Task brief
Give again only the lines beginning with the one that contains "Vector(map(max, high, point))" and ending with the one that contains "imported = [obj"; include both of those lines.

----

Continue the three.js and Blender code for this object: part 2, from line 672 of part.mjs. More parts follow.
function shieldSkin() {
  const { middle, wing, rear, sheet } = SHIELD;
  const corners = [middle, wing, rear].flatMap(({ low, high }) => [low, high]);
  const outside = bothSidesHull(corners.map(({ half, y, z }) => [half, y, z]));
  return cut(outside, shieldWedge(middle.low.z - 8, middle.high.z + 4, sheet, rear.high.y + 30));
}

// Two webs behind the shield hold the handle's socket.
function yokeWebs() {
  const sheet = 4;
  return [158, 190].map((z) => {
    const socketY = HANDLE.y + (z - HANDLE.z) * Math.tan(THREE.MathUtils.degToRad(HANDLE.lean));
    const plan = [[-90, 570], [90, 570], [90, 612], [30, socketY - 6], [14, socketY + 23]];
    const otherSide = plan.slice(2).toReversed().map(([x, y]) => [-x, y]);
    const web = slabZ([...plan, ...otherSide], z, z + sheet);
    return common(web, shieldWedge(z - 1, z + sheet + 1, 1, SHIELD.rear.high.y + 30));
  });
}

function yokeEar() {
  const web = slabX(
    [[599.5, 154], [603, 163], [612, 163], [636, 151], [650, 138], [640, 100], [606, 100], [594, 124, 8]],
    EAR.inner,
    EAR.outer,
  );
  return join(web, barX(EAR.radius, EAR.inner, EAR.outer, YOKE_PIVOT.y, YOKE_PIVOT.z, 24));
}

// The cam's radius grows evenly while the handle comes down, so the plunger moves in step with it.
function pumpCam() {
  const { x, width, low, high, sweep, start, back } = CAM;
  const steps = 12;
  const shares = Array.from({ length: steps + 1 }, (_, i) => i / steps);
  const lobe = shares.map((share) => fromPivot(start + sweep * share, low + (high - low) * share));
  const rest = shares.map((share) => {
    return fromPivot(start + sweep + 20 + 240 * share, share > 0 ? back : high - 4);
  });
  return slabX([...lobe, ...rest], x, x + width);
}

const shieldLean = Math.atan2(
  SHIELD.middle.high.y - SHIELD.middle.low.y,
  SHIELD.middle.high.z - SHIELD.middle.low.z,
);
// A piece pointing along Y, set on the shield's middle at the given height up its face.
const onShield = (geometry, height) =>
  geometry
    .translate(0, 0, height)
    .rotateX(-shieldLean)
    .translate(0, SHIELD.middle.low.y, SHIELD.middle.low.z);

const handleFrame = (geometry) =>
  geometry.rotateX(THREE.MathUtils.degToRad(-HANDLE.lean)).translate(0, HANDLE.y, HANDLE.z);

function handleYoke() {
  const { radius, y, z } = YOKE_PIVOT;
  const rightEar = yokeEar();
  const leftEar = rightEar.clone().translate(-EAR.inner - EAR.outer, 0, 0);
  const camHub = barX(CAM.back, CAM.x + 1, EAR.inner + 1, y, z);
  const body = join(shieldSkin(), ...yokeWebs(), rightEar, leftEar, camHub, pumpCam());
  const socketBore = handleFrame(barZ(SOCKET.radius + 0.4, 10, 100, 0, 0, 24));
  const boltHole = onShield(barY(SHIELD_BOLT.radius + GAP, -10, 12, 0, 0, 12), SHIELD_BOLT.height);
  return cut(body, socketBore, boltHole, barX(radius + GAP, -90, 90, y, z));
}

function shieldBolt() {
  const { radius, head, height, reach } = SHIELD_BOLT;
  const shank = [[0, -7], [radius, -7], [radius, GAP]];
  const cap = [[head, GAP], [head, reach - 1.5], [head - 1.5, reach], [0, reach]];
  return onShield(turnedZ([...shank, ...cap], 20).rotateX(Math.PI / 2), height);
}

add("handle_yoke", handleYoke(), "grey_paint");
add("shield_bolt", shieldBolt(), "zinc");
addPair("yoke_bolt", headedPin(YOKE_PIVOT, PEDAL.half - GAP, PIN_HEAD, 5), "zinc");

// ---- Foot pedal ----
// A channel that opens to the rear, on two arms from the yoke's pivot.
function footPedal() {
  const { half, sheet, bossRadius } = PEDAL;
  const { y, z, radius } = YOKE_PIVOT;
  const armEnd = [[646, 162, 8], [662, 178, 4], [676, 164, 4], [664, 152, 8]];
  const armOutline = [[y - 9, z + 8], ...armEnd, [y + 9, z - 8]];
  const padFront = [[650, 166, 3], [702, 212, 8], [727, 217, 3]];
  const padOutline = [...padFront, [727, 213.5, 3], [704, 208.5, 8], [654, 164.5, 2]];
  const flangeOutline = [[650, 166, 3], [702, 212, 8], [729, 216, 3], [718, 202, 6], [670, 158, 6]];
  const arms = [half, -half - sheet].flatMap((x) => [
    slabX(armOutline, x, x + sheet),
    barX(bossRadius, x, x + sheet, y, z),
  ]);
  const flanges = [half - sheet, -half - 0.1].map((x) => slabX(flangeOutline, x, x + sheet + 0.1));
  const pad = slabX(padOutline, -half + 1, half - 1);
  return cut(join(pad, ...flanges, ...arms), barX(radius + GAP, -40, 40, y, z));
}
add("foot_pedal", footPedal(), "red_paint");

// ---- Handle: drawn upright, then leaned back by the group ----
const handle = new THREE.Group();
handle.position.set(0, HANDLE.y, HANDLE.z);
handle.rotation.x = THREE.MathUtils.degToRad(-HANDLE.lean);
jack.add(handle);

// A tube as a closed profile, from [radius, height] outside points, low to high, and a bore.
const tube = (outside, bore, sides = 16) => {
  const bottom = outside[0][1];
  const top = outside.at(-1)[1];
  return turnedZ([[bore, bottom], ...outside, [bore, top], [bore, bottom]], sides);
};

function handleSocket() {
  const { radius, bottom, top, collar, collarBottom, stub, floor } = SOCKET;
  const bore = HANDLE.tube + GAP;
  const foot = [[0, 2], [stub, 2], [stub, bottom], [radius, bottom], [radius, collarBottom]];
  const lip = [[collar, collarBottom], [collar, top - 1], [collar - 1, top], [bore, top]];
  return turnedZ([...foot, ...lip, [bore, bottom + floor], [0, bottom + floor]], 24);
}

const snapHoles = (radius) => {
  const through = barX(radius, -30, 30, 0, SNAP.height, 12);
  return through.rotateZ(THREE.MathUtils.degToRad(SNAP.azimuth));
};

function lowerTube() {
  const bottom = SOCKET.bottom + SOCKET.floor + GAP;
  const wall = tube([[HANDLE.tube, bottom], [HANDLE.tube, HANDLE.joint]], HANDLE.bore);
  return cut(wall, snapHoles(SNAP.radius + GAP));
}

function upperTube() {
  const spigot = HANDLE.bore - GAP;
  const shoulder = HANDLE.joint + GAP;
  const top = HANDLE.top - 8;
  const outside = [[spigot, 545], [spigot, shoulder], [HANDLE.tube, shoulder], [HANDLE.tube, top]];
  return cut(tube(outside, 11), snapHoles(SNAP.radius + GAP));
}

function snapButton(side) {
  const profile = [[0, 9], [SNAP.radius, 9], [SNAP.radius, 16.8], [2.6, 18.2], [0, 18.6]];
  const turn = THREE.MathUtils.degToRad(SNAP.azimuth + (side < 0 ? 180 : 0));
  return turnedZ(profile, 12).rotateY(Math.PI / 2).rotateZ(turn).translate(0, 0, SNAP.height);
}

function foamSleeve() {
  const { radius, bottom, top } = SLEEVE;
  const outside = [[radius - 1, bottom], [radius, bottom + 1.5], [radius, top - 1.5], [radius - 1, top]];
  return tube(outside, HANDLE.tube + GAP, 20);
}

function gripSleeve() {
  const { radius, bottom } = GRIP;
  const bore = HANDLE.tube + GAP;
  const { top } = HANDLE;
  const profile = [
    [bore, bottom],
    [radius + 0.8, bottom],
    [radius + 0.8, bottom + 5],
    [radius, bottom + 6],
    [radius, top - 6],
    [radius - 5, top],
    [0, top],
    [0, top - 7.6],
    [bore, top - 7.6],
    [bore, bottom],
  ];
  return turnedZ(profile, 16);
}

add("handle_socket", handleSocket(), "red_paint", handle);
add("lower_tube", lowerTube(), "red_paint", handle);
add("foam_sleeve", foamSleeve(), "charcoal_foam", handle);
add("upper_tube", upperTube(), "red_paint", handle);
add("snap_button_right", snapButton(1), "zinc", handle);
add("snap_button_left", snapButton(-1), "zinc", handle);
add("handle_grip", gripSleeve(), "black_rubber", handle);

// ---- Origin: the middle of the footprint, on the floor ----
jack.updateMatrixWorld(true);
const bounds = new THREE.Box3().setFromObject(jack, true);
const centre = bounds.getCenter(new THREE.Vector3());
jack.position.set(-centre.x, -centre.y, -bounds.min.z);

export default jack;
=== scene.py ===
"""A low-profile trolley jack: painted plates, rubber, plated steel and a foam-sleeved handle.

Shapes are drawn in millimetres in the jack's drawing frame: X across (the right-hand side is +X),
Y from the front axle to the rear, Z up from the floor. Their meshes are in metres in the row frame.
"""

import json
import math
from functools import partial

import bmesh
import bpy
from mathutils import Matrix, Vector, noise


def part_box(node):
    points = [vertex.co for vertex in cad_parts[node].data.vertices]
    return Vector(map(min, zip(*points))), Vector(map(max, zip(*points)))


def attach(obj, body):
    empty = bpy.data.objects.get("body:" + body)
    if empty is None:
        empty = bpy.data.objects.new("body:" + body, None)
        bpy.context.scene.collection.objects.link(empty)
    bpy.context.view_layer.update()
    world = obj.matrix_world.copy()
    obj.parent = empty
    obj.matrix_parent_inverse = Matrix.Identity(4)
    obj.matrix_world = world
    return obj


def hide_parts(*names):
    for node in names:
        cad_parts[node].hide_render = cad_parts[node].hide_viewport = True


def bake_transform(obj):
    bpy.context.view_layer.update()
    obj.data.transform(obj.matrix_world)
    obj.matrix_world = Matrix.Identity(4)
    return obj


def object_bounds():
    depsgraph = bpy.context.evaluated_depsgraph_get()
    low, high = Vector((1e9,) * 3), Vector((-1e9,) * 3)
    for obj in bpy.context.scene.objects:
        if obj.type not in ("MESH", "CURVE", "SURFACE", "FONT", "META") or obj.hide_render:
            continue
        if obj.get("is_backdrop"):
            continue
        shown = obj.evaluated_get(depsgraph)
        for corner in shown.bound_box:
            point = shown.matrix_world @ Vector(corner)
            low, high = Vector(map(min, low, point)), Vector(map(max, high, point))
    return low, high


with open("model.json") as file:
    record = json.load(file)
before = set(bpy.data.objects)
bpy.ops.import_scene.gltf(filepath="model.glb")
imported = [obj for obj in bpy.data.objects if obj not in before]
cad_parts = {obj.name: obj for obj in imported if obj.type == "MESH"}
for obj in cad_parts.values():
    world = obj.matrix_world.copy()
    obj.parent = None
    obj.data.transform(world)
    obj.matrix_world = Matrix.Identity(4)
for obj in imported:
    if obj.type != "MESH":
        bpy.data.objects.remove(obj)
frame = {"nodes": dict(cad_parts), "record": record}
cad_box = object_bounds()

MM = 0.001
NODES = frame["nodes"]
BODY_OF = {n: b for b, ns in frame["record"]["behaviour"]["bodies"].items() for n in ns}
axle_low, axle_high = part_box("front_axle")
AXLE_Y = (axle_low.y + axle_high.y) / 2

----

Solution for this exercise
            low, high = Vector(map(min, low, point)), Vector(map(max, high, point))
    return low, high


with open("model.json") as file:
    record = json.load(file)
before = set(bpy.data.objects)
bpy.ops.import_scene.gltf(filepath="model.glb")
imported = [obj for obj in bpy.data.objects if obj not in before]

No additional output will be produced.